- **Provided data**
(begin)

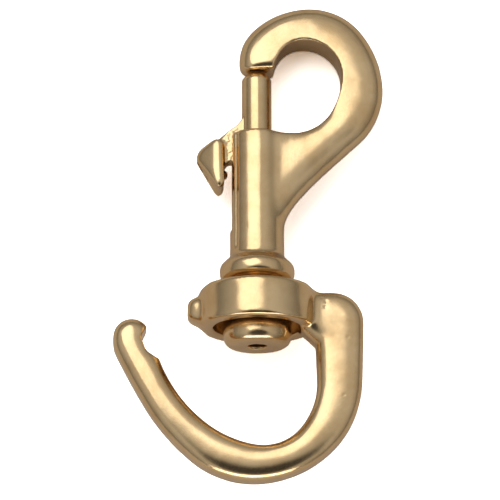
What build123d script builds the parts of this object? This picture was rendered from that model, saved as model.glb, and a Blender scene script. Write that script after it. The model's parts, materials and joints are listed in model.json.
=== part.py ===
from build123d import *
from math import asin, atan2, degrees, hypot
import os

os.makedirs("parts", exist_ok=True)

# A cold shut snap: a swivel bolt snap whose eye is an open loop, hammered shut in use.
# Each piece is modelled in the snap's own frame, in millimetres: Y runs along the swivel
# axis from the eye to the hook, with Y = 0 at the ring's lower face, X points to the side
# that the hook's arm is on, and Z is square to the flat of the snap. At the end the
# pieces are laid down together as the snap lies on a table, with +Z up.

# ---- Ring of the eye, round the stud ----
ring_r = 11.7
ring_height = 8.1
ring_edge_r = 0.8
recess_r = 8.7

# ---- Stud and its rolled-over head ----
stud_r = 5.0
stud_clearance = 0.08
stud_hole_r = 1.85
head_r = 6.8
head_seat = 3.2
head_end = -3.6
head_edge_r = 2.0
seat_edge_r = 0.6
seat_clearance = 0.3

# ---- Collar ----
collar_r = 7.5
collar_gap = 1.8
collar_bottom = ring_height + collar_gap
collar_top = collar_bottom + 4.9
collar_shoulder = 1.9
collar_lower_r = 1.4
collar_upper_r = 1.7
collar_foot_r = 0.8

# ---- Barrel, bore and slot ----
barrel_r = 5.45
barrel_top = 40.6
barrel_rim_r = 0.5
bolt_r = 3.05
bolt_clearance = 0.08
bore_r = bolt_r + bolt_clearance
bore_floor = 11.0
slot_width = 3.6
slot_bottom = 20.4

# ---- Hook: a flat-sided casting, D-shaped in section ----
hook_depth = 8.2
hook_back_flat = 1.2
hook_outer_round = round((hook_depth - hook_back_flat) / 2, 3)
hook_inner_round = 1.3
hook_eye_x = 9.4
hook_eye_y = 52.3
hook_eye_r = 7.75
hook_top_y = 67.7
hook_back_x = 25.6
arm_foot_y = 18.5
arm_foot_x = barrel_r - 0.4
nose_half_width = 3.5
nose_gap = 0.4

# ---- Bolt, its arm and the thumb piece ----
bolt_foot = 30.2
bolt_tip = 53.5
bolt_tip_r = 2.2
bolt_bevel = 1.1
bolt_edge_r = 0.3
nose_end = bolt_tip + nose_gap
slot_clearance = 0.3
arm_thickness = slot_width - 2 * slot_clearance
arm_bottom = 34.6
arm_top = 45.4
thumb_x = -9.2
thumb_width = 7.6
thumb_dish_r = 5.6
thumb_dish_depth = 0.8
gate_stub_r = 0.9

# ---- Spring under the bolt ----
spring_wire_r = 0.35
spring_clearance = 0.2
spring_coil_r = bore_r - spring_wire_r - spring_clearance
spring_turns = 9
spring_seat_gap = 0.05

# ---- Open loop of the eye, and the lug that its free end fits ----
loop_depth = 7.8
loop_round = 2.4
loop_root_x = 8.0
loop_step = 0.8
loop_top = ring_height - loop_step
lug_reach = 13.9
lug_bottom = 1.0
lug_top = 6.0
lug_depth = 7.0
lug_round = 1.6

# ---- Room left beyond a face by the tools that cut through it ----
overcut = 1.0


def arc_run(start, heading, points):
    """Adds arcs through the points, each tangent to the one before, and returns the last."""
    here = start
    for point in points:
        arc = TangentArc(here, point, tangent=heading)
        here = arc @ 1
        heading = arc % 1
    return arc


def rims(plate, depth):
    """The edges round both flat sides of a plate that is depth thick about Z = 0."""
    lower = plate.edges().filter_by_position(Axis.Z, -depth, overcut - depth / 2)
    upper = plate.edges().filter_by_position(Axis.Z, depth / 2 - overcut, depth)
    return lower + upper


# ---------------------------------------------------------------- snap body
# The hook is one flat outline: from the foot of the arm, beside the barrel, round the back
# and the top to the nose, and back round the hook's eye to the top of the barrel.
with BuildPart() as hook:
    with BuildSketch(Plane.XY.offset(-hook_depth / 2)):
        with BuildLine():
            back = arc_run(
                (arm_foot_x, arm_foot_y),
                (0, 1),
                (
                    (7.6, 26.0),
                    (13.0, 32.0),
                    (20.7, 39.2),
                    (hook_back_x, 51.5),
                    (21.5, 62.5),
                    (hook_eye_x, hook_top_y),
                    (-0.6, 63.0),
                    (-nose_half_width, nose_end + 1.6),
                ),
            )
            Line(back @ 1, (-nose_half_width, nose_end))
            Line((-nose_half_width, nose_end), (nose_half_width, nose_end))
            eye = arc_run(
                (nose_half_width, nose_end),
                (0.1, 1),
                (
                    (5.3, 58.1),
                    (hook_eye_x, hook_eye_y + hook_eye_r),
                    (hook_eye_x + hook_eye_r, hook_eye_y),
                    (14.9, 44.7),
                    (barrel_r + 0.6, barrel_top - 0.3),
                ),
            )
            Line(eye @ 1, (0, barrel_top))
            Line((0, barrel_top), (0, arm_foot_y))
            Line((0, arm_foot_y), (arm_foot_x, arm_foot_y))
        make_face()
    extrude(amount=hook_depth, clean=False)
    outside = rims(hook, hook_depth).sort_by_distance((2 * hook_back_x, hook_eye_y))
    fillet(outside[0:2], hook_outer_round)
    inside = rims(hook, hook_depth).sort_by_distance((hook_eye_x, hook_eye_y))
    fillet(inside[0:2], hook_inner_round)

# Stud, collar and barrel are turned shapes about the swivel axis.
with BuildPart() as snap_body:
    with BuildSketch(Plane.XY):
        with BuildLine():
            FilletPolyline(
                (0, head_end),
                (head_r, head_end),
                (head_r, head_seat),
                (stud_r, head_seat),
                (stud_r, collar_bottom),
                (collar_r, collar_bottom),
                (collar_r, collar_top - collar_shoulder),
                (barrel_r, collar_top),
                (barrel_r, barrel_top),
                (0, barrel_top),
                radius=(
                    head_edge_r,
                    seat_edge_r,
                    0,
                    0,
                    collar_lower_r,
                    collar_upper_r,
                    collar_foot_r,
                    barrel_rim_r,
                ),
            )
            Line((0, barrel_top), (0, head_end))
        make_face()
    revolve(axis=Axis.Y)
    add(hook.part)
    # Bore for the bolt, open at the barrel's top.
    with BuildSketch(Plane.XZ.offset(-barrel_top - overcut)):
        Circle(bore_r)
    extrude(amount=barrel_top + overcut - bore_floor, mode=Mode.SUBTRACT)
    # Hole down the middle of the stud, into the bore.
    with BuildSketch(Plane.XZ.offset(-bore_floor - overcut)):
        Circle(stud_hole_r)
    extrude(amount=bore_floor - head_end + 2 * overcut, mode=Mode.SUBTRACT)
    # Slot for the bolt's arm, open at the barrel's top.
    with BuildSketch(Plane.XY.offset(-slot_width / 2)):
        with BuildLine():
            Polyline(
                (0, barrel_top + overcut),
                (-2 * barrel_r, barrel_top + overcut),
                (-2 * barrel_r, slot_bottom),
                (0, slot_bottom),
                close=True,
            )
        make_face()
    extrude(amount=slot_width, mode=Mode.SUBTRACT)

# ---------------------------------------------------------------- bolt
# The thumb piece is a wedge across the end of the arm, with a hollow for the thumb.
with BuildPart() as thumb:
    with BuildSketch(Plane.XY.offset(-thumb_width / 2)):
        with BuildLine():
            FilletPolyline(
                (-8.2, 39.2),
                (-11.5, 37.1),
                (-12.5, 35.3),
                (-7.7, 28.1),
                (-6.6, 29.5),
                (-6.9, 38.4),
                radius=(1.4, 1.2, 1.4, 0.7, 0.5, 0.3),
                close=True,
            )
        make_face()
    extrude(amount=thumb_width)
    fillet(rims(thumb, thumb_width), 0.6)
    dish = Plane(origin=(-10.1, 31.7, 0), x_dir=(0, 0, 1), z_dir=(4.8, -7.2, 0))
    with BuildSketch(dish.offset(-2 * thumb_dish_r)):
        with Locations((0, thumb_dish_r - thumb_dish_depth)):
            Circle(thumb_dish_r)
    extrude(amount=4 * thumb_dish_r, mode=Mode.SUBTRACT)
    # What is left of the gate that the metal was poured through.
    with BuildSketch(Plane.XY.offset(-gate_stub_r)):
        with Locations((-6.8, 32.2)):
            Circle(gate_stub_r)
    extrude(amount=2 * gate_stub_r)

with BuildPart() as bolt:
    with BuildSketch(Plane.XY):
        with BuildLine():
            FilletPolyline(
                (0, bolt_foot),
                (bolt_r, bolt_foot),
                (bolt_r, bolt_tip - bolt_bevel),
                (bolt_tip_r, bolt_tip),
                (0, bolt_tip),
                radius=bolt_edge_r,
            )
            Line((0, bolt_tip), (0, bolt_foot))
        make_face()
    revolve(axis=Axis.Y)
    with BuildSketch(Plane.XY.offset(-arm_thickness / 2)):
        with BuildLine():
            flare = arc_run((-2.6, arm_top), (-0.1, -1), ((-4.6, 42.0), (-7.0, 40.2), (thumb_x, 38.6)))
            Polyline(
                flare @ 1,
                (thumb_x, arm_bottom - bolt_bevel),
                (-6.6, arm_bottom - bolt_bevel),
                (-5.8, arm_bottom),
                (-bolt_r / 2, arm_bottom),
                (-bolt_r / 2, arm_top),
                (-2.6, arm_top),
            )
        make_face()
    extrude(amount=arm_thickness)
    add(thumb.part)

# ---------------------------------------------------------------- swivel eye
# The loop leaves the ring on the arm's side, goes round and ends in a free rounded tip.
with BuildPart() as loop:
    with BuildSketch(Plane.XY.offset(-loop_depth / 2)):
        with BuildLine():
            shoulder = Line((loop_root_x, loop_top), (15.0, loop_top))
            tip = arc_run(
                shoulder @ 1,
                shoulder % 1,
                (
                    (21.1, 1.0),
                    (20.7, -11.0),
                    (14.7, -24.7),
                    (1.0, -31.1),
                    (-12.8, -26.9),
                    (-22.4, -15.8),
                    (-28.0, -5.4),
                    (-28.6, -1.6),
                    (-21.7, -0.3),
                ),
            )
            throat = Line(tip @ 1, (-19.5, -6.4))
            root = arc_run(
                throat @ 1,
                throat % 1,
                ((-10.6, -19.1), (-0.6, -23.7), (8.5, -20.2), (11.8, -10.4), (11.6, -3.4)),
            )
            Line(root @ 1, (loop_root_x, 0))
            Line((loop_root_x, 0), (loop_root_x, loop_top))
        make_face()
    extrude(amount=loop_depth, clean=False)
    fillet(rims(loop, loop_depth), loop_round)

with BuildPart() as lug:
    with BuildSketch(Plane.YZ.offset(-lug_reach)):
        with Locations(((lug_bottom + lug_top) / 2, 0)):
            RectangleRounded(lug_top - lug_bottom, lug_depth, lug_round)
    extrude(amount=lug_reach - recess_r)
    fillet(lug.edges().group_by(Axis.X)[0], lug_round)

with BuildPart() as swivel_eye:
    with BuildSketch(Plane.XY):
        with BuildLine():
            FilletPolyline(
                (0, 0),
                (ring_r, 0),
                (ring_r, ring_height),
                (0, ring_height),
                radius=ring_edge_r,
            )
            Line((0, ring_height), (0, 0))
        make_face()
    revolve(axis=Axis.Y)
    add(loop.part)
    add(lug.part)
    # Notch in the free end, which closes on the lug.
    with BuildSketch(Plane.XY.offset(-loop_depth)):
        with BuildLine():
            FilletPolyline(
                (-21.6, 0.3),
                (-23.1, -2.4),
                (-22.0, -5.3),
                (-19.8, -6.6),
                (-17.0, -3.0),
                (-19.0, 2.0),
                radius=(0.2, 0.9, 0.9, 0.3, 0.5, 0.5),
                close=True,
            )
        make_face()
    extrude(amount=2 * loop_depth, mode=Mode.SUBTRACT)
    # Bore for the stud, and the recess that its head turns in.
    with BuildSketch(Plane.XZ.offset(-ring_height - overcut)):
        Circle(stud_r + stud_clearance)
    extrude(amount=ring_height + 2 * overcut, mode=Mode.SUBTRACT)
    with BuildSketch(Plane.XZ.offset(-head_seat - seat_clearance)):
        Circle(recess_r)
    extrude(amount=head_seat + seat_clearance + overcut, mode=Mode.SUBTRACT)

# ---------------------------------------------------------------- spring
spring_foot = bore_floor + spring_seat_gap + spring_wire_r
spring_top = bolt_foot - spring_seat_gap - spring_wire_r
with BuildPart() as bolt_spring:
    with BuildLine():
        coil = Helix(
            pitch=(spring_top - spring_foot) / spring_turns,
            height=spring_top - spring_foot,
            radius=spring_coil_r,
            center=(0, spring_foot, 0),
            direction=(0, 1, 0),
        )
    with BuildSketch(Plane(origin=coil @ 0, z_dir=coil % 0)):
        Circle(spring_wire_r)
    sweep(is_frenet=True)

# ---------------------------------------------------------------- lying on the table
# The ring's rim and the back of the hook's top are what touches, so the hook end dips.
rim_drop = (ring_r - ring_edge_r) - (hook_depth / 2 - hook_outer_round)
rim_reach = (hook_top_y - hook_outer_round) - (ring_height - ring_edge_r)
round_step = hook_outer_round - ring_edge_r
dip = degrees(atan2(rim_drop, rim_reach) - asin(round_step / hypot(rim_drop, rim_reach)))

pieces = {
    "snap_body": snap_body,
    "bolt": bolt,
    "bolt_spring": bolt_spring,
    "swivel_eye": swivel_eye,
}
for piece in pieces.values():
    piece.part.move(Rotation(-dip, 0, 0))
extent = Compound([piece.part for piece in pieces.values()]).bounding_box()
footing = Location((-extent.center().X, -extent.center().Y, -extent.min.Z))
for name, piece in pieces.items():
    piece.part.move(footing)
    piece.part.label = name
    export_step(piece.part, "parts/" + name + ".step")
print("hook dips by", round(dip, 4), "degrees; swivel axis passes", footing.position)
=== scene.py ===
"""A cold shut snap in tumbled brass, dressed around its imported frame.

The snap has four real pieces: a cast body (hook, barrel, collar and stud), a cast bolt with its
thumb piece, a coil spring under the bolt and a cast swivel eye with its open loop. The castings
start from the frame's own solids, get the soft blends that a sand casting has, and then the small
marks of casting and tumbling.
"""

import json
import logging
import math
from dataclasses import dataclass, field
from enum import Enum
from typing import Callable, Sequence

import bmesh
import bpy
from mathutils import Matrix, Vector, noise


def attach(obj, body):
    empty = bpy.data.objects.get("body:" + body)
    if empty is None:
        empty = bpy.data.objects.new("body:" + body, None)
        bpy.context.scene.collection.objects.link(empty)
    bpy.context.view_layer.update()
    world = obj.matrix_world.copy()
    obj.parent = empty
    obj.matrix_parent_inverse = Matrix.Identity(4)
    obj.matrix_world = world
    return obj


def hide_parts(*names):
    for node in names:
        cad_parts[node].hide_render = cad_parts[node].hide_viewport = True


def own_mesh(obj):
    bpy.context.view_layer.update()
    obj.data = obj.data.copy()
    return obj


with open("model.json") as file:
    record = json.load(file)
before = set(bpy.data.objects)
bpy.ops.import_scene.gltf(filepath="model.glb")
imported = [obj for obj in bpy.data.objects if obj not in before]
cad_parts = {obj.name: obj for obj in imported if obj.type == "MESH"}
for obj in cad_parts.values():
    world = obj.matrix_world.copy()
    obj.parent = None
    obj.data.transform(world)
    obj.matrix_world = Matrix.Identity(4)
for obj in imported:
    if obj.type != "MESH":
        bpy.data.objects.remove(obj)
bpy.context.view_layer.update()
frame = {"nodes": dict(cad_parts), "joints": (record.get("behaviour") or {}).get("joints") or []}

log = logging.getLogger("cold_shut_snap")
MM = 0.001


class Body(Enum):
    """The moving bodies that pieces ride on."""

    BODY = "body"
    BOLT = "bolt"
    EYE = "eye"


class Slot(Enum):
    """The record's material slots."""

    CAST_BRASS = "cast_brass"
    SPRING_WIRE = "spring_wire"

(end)

Using the data above, extract exactly the lines from the one that holds "extent = Compound([piece.part" to the one that holds "if empty is", both ends included, and no others.

- **Exercise output**
extent = Compound([piece.part for piece in pieces.values()]).bounding_box()
footing = Location((-extent.center().X, -extent.center().Y, -extent.min.Z))
for name, piece in pieces.items():
    piece.part.move(footing)
    piece.part.label = name
    export_step(piece.part, "parts/" + name + ".step")
print("hook dips by", round(dip, 4), "degrees; swivel axis passes", footing.position)
=== scene.py ===
"""A cold shut snap in tumbled brass, dressed around its imported frame.

The snap has four real pieces: a cast body (hook, barrel, collar and stud), a cast bolt with its
thumb piece, a coil spring under the bolt and a cast swivel eye with its open loop. The castings
start from the frame's own solids, get the soft blends that a sand casting has, and then the small
marks of casting and tumbling.
"""

import json
import logging
import math
from dataclasses import dataclass, field
from enum import Enum
from typing import Callable, Sequence

import bmesh
import bpy
from mathutils import Matrix, Vector, noise


def attach(obj, body):
    empty = bpy.data.objects.get("body:" + body)
    if empty is None:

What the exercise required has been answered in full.